# What you need to do:
Reproduce the material in full, exactly as written.

* begin *

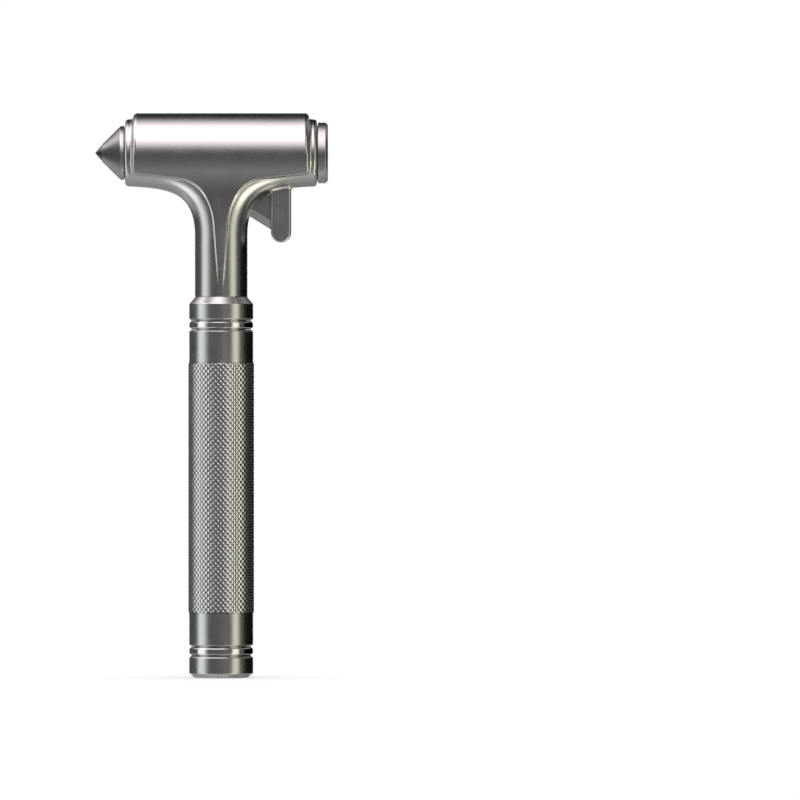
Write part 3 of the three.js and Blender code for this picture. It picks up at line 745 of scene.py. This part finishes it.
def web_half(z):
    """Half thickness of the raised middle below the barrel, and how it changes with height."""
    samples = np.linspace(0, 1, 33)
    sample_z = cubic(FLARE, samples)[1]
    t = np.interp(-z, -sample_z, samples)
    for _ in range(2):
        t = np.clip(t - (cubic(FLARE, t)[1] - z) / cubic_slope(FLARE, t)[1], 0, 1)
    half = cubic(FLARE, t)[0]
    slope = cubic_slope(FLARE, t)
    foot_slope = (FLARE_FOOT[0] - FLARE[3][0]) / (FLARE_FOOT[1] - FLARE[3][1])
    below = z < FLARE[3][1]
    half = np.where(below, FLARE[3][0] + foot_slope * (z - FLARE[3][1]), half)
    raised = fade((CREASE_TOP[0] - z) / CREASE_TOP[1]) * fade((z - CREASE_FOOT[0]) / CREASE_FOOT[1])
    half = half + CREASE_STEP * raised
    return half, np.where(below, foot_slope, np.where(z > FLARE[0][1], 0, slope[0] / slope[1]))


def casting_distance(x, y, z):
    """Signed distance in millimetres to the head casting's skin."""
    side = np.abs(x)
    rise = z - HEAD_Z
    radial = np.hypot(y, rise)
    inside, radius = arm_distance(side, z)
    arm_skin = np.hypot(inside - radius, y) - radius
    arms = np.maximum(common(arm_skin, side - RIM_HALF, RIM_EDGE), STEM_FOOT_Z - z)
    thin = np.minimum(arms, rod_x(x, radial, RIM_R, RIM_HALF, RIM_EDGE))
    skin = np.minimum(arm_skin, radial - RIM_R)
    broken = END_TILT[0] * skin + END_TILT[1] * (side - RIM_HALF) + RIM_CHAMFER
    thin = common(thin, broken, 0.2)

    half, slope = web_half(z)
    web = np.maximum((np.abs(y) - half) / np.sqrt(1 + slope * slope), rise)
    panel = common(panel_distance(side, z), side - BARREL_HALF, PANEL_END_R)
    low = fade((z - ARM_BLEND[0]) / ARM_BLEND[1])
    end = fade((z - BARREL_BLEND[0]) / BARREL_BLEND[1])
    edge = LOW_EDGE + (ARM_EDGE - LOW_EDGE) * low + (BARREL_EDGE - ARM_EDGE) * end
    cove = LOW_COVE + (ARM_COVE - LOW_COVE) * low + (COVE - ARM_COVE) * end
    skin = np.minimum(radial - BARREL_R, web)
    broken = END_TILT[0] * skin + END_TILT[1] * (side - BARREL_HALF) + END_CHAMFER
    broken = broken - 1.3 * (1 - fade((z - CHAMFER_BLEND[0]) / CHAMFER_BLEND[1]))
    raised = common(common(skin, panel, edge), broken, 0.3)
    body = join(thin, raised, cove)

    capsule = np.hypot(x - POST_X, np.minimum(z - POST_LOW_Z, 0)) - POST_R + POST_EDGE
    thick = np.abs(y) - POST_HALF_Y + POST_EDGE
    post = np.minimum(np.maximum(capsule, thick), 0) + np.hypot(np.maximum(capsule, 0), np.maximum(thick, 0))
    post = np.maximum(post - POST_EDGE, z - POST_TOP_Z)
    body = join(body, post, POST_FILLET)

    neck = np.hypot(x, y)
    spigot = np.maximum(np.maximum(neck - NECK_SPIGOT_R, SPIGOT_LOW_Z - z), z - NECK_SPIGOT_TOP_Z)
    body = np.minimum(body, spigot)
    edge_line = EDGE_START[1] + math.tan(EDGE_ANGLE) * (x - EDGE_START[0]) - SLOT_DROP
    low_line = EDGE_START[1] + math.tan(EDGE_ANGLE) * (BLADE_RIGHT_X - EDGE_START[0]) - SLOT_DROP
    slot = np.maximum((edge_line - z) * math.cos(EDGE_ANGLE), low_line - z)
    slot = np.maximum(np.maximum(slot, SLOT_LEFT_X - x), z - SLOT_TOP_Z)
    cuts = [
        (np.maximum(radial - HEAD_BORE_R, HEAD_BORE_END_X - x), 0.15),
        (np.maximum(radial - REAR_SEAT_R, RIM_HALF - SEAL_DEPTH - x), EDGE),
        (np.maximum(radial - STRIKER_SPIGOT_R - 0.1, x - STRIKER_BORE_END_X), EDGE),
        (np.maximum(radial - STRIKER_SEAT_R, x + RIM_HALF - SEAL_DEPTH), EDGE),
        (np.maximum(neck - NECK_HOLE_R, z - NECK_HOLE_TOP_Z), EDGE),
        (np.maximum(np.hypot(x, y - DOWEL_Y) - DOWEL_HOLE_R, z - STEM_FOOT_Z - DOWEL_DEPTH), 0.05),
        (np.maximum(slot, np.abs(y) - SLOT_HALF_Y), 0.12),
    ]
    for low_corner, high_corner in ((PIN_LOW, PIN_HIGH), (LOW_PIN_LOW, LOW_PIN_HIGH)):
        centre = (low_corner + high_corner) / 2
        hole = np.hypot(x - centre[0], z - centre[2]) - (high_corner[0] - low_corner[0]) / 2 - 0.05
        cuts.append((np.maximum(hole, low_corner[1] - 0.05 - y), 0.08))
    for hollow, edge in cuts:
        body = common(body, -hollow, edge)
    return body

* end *

# In response:
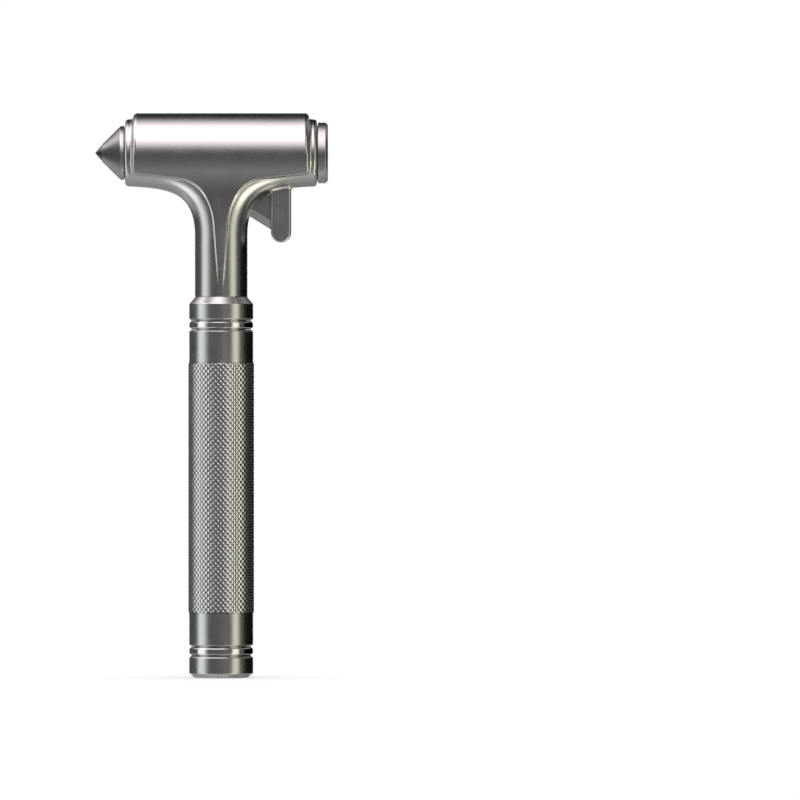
Write part 3 of the three.js and Blender code for this picture. It picks up at line 745 of scene.py. This part finishes it.
def web_half(z):
    """Half thickness of the raised middle below the barrel, and how it changes with height."""
    samples = np.linspace(0, 1, 33)
    sample_z = cubic(FLARE, samples)[1]
    t = np.interp(-z, -sample_z, samples)
    for _ in range(2):
        t = np.clip(t - (cubic(FLARE, t)[1] - z) / cubic_slope(FLARE, t)[1], 0, 1)
    half = cubic(FLARE, t)[0]
    slope = cubic_slope(FLARE, t)
    foot_slope = (FLARE_FOOT[0] - FLARE[3][0]) / (FLARE_FOOT[1] - FLARE[3][1])
    below = z < FLARE[3][1]
    half = np.where(below, FLARE[3][0] + foot_slope * (z - FLARE[3][1]), half)
    raised = fade((CREASE_TOP[0] - z) / CREASE_TOP[1]) * fade((z - CREASE_FOOT[0]) / CREASE_FOOT[1])
    half = half + CREASE_STEP * raised
    return half, np.where(below, foot_slope, np.where(z > FLARE[0][1], 0, slope[0] / slope[1]))


def casting_distance(x, y, z):
    """Signed distance in millimetres to the head casting's skin."""
    side = np.abs(x)
    rise = z - HEAD_Z
    radial = np.hypot(y, rise)
    inside, radius = arm_distance(side, z)
    arm_skin = np.hypot(inside - radius, y) - radius
    arms = np.maximum(common(arm_skin, side - RIM_HALF, RIM_EDGE), STEM_FOOT_Z - z)
    thin = np.minimum(arms, rod_x(x, radial, RIM_R, RIM_HALF, RIM_EDGE))
    skin = np.minimum(arm_skin, radial - RIM_R)
    broken = END_TILT[0] * skin + END_TILT[1] * (side - RIM_HALF) + RIM_CHAMFER
    thin = common(thin, broken, 0.2)

    half, slope = web_half(z)
    web = np.maximum((np.abs(y) - half) / np.sqrt(1 + slope * slope), rise)
    panel = common(panel_distance(side, z), side - BARREL_HALF, PANEL_END_R)
    low = fade((z - ARM_BLEND[0]) / ARM_BLEND[1])
    end = fade((z - BARREL_BLEND[0]) / BARREL_BLEND[1])
    edge = LOW_EDGE + (ARM_EDGE - LOW_EDGE) * low + (BARREL_EDGE - ARM_EDGE) * end
    cove = LOW_COVE + (ARM_COVE - LOW_COVE) * low + (COVE - ARM_COVE) * end
    skin = np.minimum(radial - BARREL_R, web)
    broken = END_TILT[0] * skin + END_TILT[1] * (side - BARREL_HALF) + END_CHAMFER
    broken = broken - 1.3 * (1 - fade((z - CHAMFER_BLEND[0]) / CHAMFER_BLEND[1]))
    raised = common(common(skin, panel, edge), broken, 0.3)
    body = join(thin, raised, cove)

    capsule = np.hypot(x - POST_X, np.minimum(z - POST_LOW_Z, 0)) - POST_R + POST_EDGE
    thick = np.abs(y) - POST_HALF_Y + POST_EDGE
    post = np.minimum(np.maximum(capsule, thick), 0) + np.hypot(np.maximum(capsule, 0), np.maximum(thick, 0))
    post = np.maximum(post - POST_EDGE, z - POST_TOP_Z)
    body = join(body, post, POST_FILLET)

    neck = np.hypot(x, y)
    spigot = np.maximum(np.maximum(neck - NECK_SPIGOT_R, SPIGOT_LOW_Z - z), z - NECK_SPIGOT_TOP_Z)
    body = np.minimum(body, spigot)
    edge_line = EDGE_START[1] + math.tan(EDGE_ANGLE) * (x - EDGE_START[0]) - SLOT_DROP
    low_line = EDGE_START[1] + math.tan(EDGE_ANGLE) * (BLADE_RIGHT_X - EDGE_START[0]) - SLOT_DROP
    slot = np.maximum((edge_line - z) * math.cos(EDGE_ANGLE), low_line - z)
    slot = np.maximum(np.maximum(slot, SLOT_LEFT_X - x), z - SLOT_TOP_Z)
    cuts = [
        (np.maximum(radial - HEAD_BORE_R, HEAD_BORE_END_X - x), 0.15),
        (np.maximum(radial - REAR_SEAT_R, RIM_HALF - SEAL_DEPTH - x), EDGE),
        (np.maximum(radial - STRIKER_SPIGOT_R - 0.1, x - STRIKER_BORE_END_X), EDGE),
        (np.maximum(radial - STRIKER_SEAT_R, x + RIM_HALF - SEAL_DEPTH), EDGE),
        (np.maximum(neck - NECK_HOLE_R, z - NECK_HOLE_TOP_Z), EDGE),
        (np.maximum(np.hypot(x, y - DOWEL_Y) - DOWEL_HOLE_R, z - STEM_FOOT_Z - DOWEL_DEPTH), 0.05),
        (np.maximum(slot, np.abs(y) - SLOT_HALF_Y), 0.12),
    ]
    for low_corner, high_corner in ((PIN_LOW, PIN_HIGH), (LOW_PIN_LOW, LOW_PIN_HIGH)):
        centre = (low_corner + high_corner) / 2
        hole = np.hypot(x - centre[0], z - centre[2]) - (high_corner[0] - low_corner[0]) / 2 - 0.05
        cuts.append((np.maximum(hole, low_corner[1] - 0.05 - y), 0.08))
    for hollow, edge in cuts:
        body = common(body, -hollow, edge)
    return body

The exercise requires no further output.